Don’t get me wrong, though. I have things I do around the house that keep me pretty busy. I’m not just sitting in the living room, listening intently to all of his lessons that come through the mic from the home office where Little Man is situated for his school day. Seriously. I have things I’m aspiring to do, which is why I was so thankful that Little Man could have his fifth-grade teacher from his magnet school teach him the fifth-grade curriculum and which is why I’m not about to be that parent who tries to help my child with every assignment. He’s got to learn to take instruction from his teacher and ask questions if he doesn’t understand those instructions. But, it doesn’t hurt for me to go in and give my two cents if it’ll help him complete an assignment, does it?
I mean I’m not trying to do the boy’s work for him. I’m just assisting him a little, so he doesn’t miss a beat. No harm, no foul. It’s like me helping him last year with homework assignments that he might not have understood the directions for or was struggling with when he brought them home from school to work on. What would be the difference in me helping him now verses helping him back then? Oh, but there’s a difference.
Also, if I just happen to be walking by (not eavesdropping by) his desk and see him struggling with something, why not help him out (even before he has a chance to ask me for help)? Sure, his teacher is absolutely wonderful and has years of education and experience in instructing children. But, if I’m present, why have him unmute his mic and bother her with a question when maybe (just maybe) I can explain things in a way that he can understand and avoid having to disrupt his teacher’s work flow.
Actually, as I’m typing up this post, I don’t think I sound too overbearing as a mom who wants to make sure that this virtual school set-up is a successful learning environment in which my child can thrive. In all honesty, I sound like a parent, trying to assist her child in performing to the best of his academic ability.

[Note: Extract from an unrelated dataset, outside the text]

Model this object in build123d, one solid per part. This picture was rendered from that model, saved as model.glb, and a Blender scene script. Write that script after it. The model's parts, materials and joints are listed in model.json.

But wait a minute. When my good intentions actually hinder or confuse the flow of learning, then I’ve veered over on to the side of taking over instead of staying a neutral party until my involvement has been requested by Little Man. And here’s where lesson #1 has been a reminder to me in letting my son grow as organically in his learning abilities as I can. After that, there’s absolutely nothing amiss about coming in as needed to make sure that he’s successfully progressing in his mastery of foundational building blocks, concepts, and principles and is able to apply them appropriately.
Essentially, my job is to reinforce the instruction he’s receiving, not teach my son a totally different curriculum based on the way I was taught decades ago or the way I think Little Man should be learning information based on an adult perspective. I’ve been through fifth grade, now it’s time to let my son have the opportunity to do the same. And it’s important for me to let him learn according to the methods in which fifth graders are learning their school material these days. (I just need to make sure that I understand the methods as they’re taught today (not in my day), so I can make sure I’m reinforcing concepts in my son’s understanding.) He will continue to build upon these learning methods in each grade level that succeeds the one before it.

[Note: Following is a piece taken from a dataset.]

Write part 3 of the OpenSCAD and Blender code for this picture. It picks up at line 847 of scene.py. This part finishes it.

So, I’m quickly understanding that I don’t always know better when it comes to assisting Little Man with his school work and interjecting my thoughts and opinions when they’ve not be requested by him. Here’s what happens when mom tries to take over:
- My son may have missed some instruction that his teacher was trying to give because I had him focus on some instruction I was trying to give him at the same time she was talking. Because we can mute his mic so that his teacher can’t hear me in the background, it’s easy for me to come in and start interrupting him from something that he should be paying attention to. I don’t do it to be disruptive. I’m thinking I’m helping him, but I’m actually hindering the work flow of his teacher, providing instruction to him. And consequently, Little Man misses some instruction he would have received from his teacher if I hadn’t been butting in.

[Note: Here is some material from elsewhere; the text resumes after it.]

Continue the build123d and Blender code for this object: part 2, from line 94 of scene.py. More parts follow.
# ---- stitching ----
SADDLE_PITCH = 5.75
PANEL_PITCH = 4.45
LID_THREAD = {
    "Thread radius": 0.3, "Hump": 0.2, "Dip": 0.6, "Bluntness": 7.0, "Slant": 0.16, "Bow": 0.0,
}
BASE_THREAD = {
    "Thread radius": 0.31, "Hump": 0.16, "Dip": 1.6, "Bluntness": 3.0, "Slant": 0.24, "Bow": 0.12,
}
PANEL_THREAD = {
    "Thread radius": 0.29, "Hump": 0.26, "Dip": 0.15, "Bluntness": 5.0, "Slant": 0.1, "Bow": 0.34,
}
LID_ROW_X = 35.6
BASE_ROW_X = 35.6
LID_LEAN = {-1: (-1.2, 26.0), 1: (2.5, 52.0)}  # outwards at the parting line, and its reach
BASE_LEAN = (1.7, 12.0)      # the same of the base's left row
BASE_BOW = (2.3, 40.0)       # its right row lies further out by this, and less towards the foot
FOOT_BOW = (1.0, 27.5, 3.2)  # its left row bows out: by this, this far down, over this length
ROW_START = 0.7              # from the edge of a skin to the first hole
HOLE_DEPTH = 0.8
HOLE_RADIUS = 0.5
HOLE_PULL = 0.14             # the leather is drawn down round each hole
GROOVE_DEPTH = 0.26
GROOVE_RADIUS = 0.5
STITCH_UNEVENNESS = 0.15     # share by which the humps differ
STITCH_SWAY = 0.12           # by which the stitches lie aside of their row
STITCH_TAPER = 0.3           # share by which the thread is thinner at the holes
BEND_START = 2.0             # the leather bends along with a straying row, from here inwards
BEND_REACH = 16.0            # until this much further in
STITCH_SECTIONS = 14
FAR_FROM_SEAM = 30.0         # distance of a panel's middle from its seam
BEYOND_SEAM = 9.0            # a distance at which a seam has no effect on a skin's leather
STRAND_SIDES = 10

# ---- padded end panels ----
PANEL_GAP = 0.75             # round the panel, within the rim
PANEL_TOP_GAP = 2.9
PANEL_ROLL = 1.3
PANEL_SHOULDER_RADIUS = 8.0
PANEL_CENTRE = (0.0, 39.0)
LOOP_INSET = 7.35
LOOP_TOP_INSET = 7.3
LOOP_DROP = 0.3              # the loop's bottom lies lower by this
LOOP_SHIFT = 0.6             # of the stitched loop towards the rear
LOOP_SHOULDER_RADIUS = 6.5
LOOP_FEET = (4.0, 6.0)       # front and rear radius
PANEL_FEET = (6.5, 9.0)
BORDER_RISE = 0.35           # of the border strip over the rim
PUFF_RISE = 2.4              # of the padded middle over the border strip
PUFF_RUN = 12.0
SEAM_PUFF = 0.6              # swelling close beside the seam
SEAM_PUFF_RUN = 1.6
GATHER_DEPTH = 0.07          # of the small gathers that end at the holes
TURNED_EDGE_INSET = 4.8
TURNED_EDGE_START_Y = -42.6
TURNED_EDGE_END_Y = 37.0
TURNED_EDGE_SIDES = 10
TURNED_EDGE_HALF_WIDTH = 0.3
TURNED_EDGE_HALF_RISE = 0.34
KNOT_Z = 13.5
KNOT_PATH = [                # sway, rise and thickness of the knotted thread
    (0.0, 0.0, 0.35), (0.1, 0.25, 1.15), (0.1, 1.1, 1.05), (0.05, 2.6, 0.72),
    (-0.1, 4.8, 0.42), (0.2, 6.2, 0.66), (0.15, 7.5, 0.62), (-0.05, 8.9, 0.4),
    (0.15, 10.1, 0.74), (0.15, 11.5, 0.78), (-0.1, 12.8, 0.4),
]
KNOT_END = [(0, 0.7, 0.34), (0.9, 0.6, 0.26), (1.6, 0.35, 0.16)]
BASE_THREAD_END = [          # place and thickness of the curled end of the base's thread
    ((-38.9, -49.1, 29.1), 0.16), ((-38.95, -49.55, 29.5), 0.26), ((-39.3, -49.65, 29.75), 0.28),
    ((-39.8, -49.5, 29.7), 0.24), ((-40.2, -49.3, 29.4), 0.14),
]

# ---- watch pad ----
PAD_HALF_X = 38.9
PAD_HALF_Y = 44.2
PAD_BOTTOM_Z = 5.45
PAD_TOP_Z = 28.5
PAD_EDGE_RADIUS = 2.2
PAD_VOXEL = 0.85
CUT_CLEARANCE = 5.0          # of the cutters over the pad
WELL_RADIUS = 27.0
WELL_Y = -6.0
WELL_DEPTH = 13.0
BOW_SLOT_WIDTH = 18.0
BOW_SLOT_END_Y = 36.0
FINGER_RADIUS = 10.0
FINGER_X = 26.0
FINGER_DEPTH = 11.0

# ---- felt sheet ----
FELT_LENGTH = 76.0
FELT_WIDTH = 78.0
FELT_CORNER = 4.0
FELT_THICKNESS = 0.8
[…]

- I’ve tried to come to the aid of my son a time or two (without him asking for the assistance). Really, this is a recipe for disaster. I need to let Little Man make sure he is getting the instruction needed from his teacher and asking her questions if there’s something he doesn’t understand. Coming to his rescue before he even requests it is teaching Little Man to come to me for help instead of his teacher and that’s not what should be happening. I need to remember what school life was like for Little Man last year when he was going to brick-and-mortar school. When my son was away to school, I wasn’t there and he had to rely on his teacher. So, I need to remember that scenario when I think I need to be available to help him every minute of his school day. My philosophy should be to let him be a big boy and learn from his virtual school setting for the most part and only present myself when I’m not taking away from his teacher’s time and assistance to him.
- I may have confused my son a time or two, when I’ve tried to provide instruction according to my way of understanding concepts instead of how the concepts are being taught to the children today. And I wasn’t doing this to make things harder for him. I, actually, thought I was helping make things easier for him by showing him my way of solving a problem or coming to a conclusion. (I still think some of the ways in which students learn math today are so much more complicated than when I was taught math concepts in elementary school.) But, no matter. I need to get with the program and learn the new way, so I can effectively help my son this school year and beyond.
So, there you have it folks. Lesson #1 is out and I’ve got more to come. I’d love to hear if you’ve come across this lesson in your own home.